* Start Material for this task *

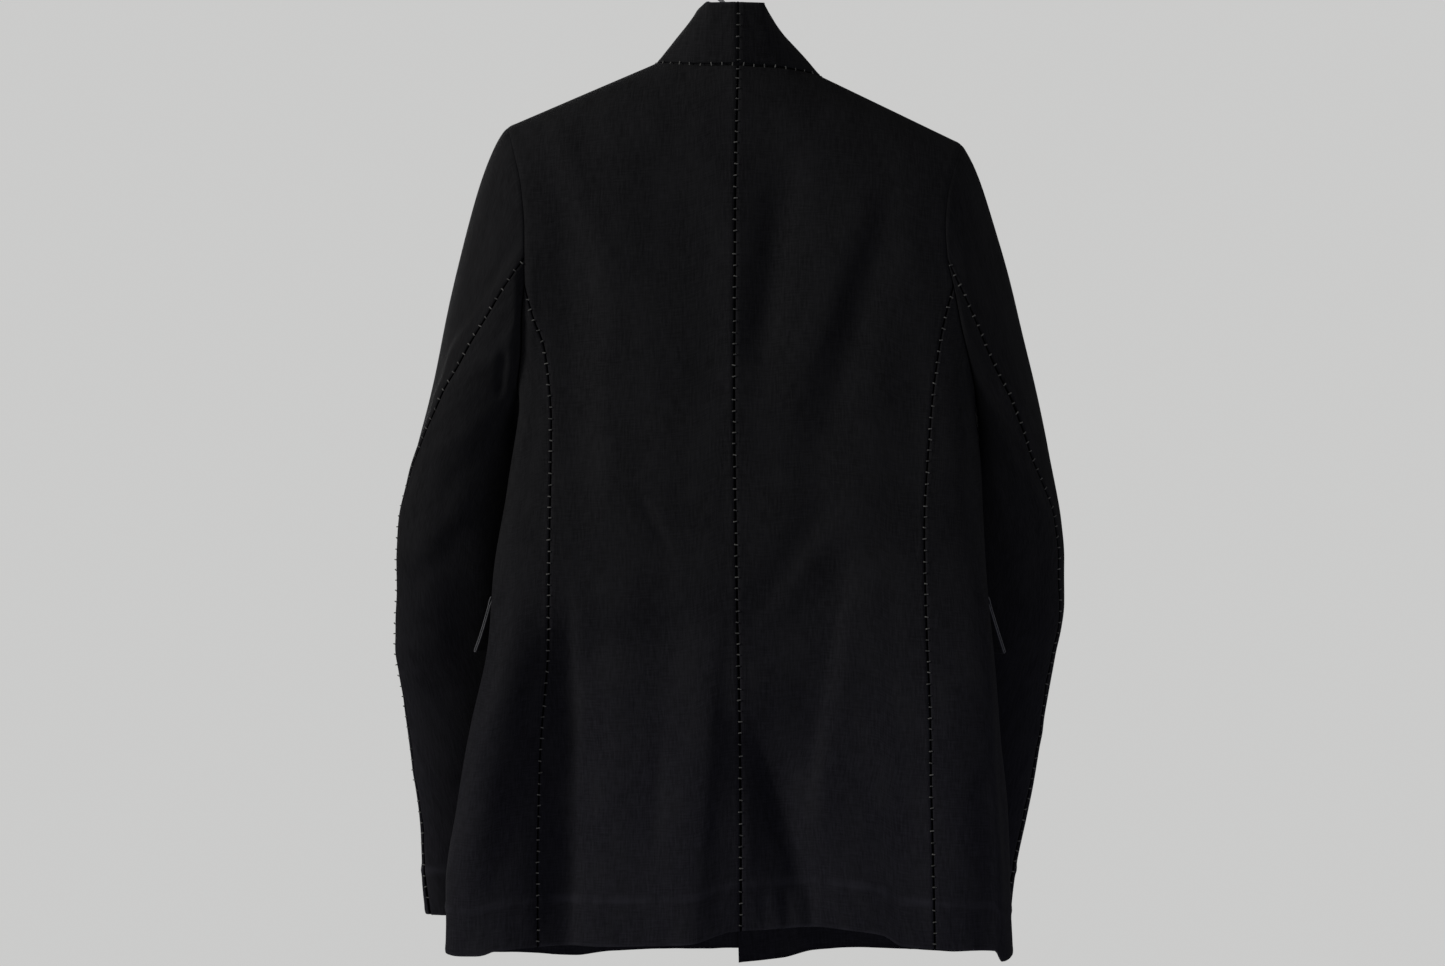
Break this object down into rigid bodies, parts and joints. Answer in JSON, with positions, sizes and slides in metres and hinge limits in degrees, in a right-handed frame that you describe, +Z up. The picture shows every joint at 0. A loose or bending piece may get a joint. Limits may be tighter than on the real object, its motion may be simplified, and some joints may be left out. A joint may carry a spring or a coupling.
{
  "type": "blazer on a hanger",
  "caption": "Slim single-breasted blazer with laced seams and a turned-up collar, hanging on a plain bar hanger by its hook.",
  "frame": {"origin": "inner top of the hanger's hook, where it rests on a rail", "axes": "+Z up; the wearer's front faces -Y and the wearer's left is +X"},
  "size_m": [0.5655, 0.1594, 0.8554],
  "materials": {
    "cloth": "matt black slubbed plain weave",
    "button": "satin black",
    "hanger_wood": "plain varnished wood",
    "hook_steel": "bright steel wire"
  },
  "bodies": {
    "root": {"back_left": "cloth", "back_right": "cloth", "side_left": "cloth", "side_right": "cloth", "front_left": "cloth", "front_right": "cloth", "lapel_left": "cloth", "lapel_right": "cloth", "under_collar_left": "cloth", "under_collar_right": "cloth", "upper_collar": "cloth", "upper_sleeve_left": "cloth", "upper_sleeve_right": "cloth", "under_sleeve_left": "cloth", "under_sleeve_right": "cloth", "pocket_flap_left": "cloth", "pocket_flap_right": "cloth", "button_1": "button", "button_2": "button", "button_3": "button", "hanger": "hanger_wood", "hook": "hook_steel"}
  },
  "joints": []
}
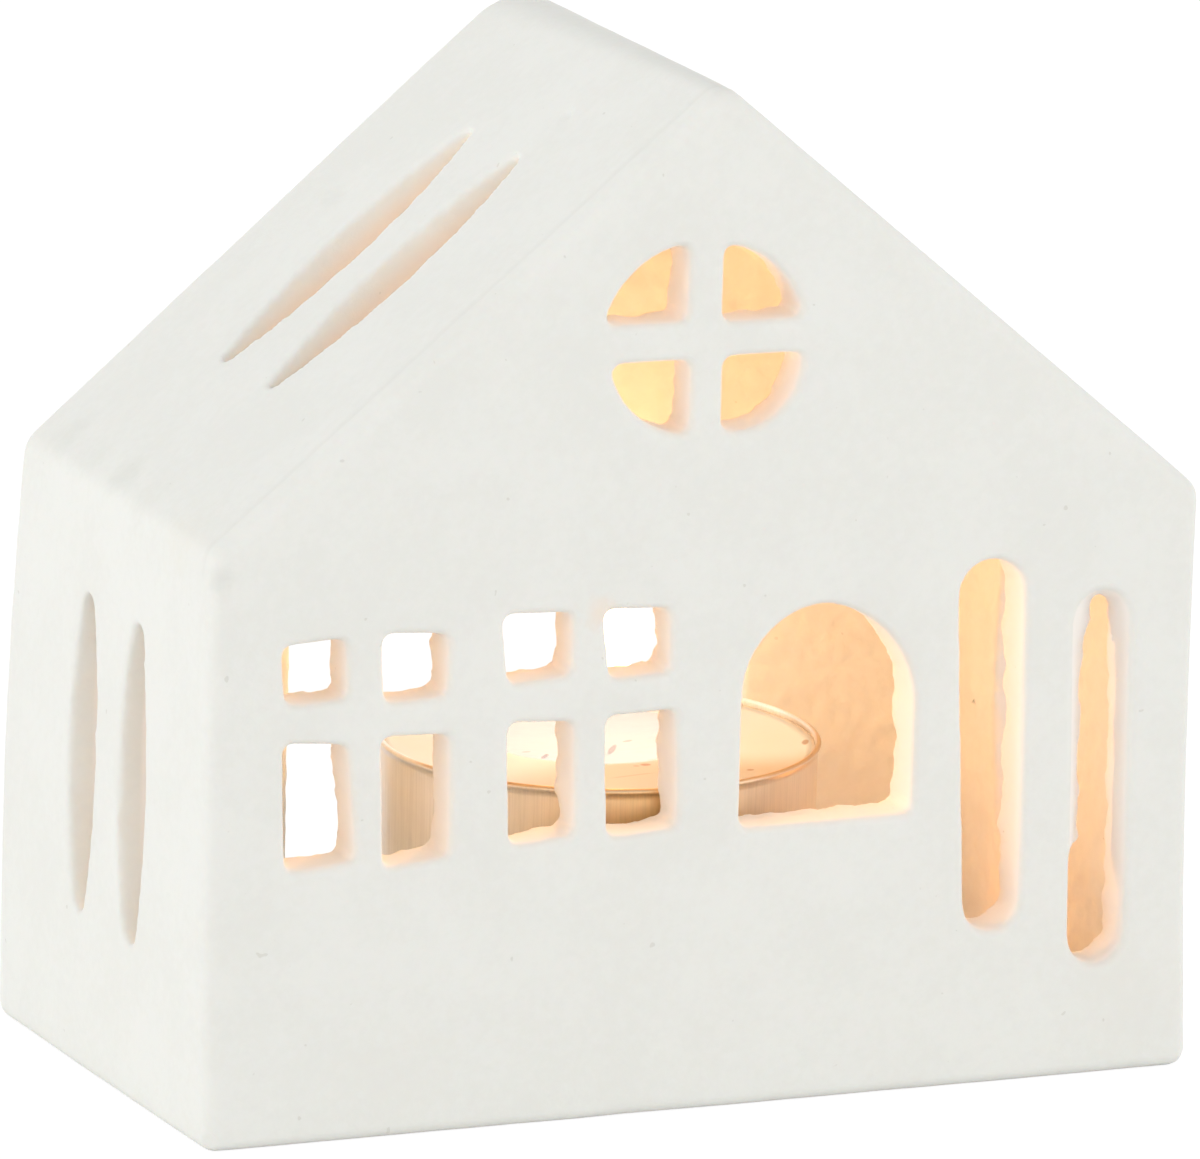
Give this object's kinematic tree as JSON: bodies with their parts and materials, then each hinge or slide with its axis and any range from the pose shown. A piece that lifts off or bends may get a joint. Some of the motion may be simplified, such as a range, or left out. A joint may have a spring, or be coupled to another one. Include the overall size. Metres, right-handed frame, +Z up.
{
  "type": "tealight house",
  "caption": "Small white clay house lantern with cut-out windows, an arch and slots; a tealight slides in through the open back.",
  "frame": {"origin": "on the ground, under the middle of the house's box", "axes": "+Z up, -Y out of the front with the windows, +X to the right seen from the front"},
  "size_m": [0.0958, 0.048, 0.0904],
  "materials": {
    "clay": "matte white bisque, unglazed",
    "cup_foil": "drawn, satin",
    "wax": "soft, translucent paraffin wax",
    "wick": "braided cotton, burnt at the tip",
    "tin": "stamped tinplate"
  },
  "bodies": {
    "house": {"front_wall": "clay", "back_wall": "clay", "left_wall": "clay", "right_wall": "clay", "left_roof": "clay", "right_roof": "clay", "floor": "clay"},
    "tealight": {"tealight_cup": "cup_foil"},
    "candle": {"wax": "wax", "wick": "wick", "wick_sustainer": "tin"}
  },
  "joints": [
    {"name": "tealight_slide", "type": "slide", "parent": "house", "child": "tealight", "axis": [0, 1, 0], "range_m": [0, 0.046]},
    {"name": "candle_lift", "type": "slide", "parent": "tealight", "child": "candle", "axis": [0, 0, 1], "range_m": [0, 0.026]}
  ]
}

* End Material for this task *

• What needs to be done: Please quote every record above exactly as it appears.

• Expected answer:
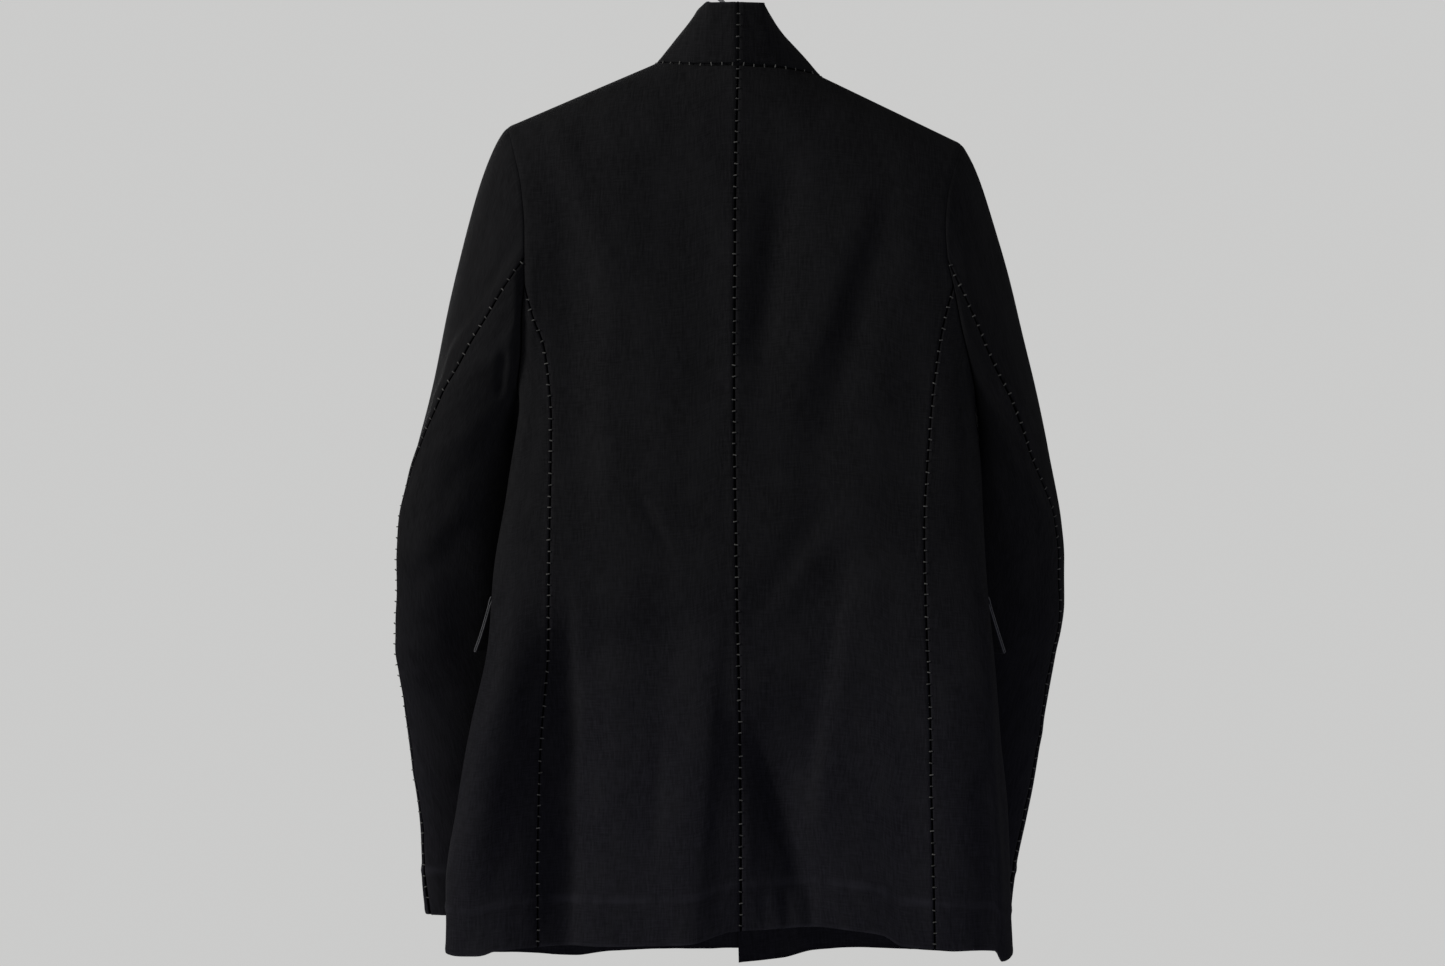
Break this object down into rigid bodies, parts and joints. Answer in JSON, with positions, sizes and slides in metres and hinge limits in degrees, in a right-handed frame that you describe, +Z up. The picture shows every joint at 0. A loose or bending piece may get a joint. Limits may be tighter than on the real object, its motion may be simplified, and some joints may be left out. A joint may carry a spring or a coupling.
{
  "type": "blazer on a hanger",
  "caption": "Slim single-breasted blazer with laced seams and a turned-up collar, hanging on a plain bar hanger by its hook.",
  "frame": {"origin": "inner top of the hanger's hook, where it rests on a rail", "axes": "+Z up; the wearer's front faces -Y and the wearer's left is +X"},
  "size_m": [0.5655, 0.1594, 0.8554],
  "materials": {
    "cloth": "matt black slubbed plain weave",
    "button": "satin black",
    "hanger_wood": "plain varnished wood",
    "hook_steel": "bright steel wire"
  },
  "bodies": {
    "root": {"back_left": "cloth", "back_right": "cloth", "side_left": "cloth", "side_right": "cloth", "front_left": "cloth", "front_right": "cloth", "lapel_left": "cloth", "lapel_right": "cloth", "under_collar_left": "cloth", "under_collar_right": "cloth", "upper_collar": "cloth", "upper_sleeve_left": "cloth", "upper_sleeve_right": "cloth", "under_sleeve_left": "cloth", "under_sleeve_right": "cloth", "pocket_flap_left": "cloth", "pocket_flap_right": "cloth", "button_1": "button", "button_2": "button", "button_3": "button", "hanger": "hanger_wood", "hook": "hook_steel"}
  },
  "joints": []
}
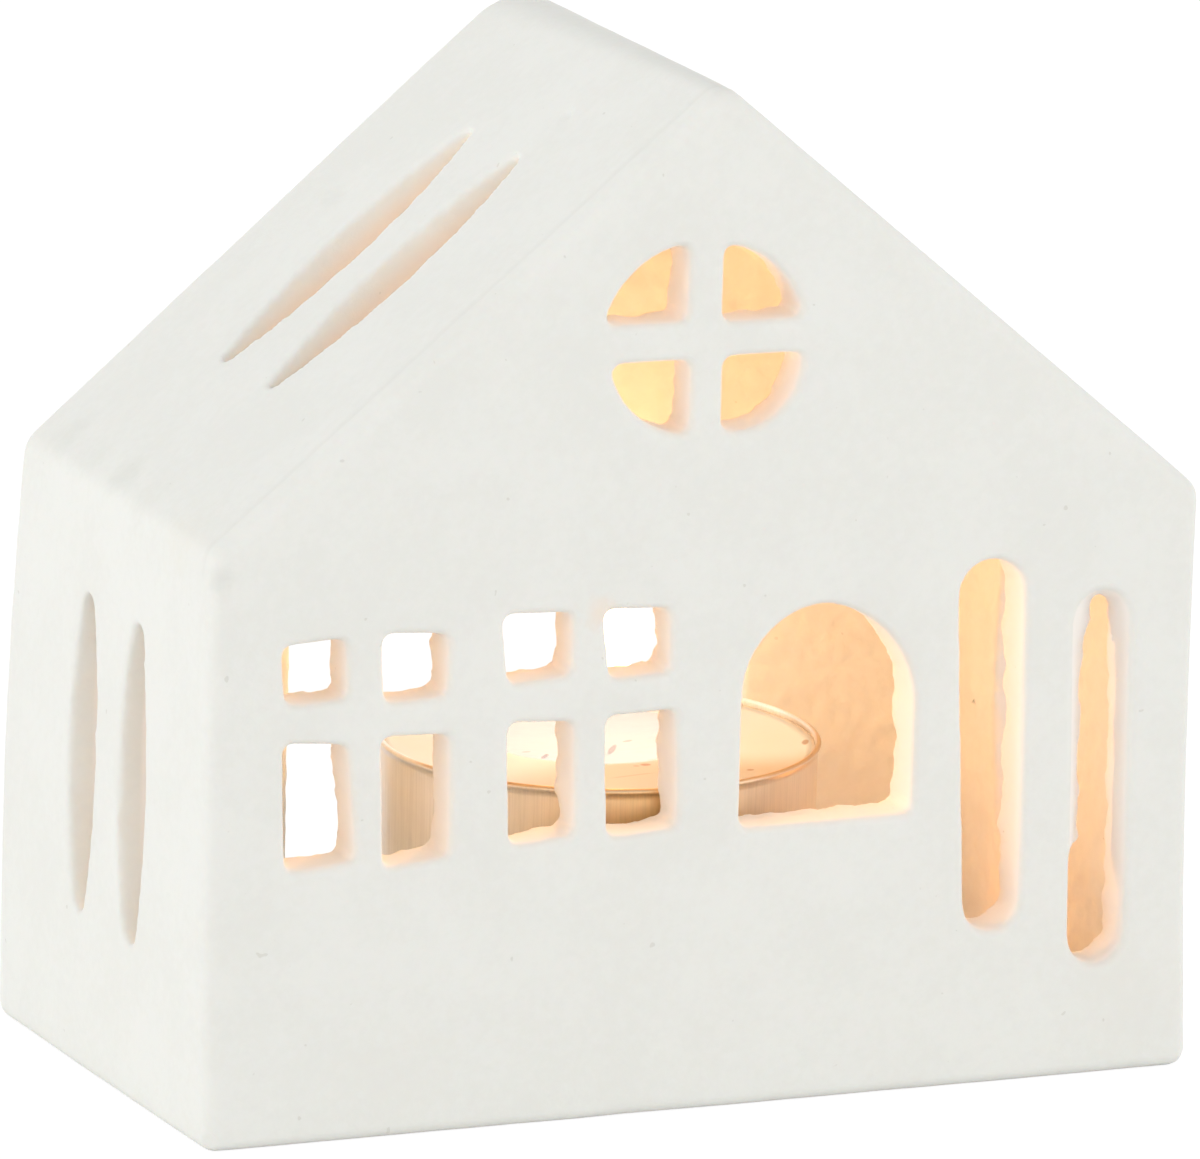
Give this object's kinematic tree as JSON: bodies with their parts and materials, then each hinge or slide with its axis and any range from the pose shown. A piece that lifts off or bends may get a joint. Some of the motion may be simplified, such as a range, or left out. A joint may have a spring, or be coupled to another one. Include the overall size. Metres, right-handed frame, +Z up.
{
  "type": "tealight house",
  "caption": "Small white clay house lantern with cut-out windows, an arch and slots; a tealight slides in through the open back.",
  "frame": {"origin": "on the ground, under the middle of the house's box", "axes": "+Z up, -Y out of the front with the windows, +X to the right seen from the front"},
  "size_m": [0.0958, 0.048, 0.0904],
  "materials": {
    "clay": "matte white bisque, unglazed",
    "cup_foil": "drawn, satin",
    "wax": "soft, translucent paraffin wax",
    "wick": "braided cotton, burnt at the tip",
    "tin": "stamped tinplate"
  },
  "bodies": {
    "house": {"front_wall": "clay", "back_wall": "clay", "left_wall": "clay", "right_wall": "clay", "left_roof": "clay", "right_roof": "clay", "floor": "clay"},
    "tealight": {"tealight_cup": "cup_foil"},
    "candle": {"wax": "wax", "wick": "wick", "wick_sustainer": "tin"}
  },
  "joints": [
    {"name": "tealight_slide", "type": "slide", "parent": "house", "child": "tealight", "axis": [0, 1, 0], "range_m": [0, 0.046]},
    {"name": "candle_lift", "type": "slide", "parent": "tealight", "child": "candle", "axis": [0, 0, 1], "range_m": [0, 0.026]}
  ]
}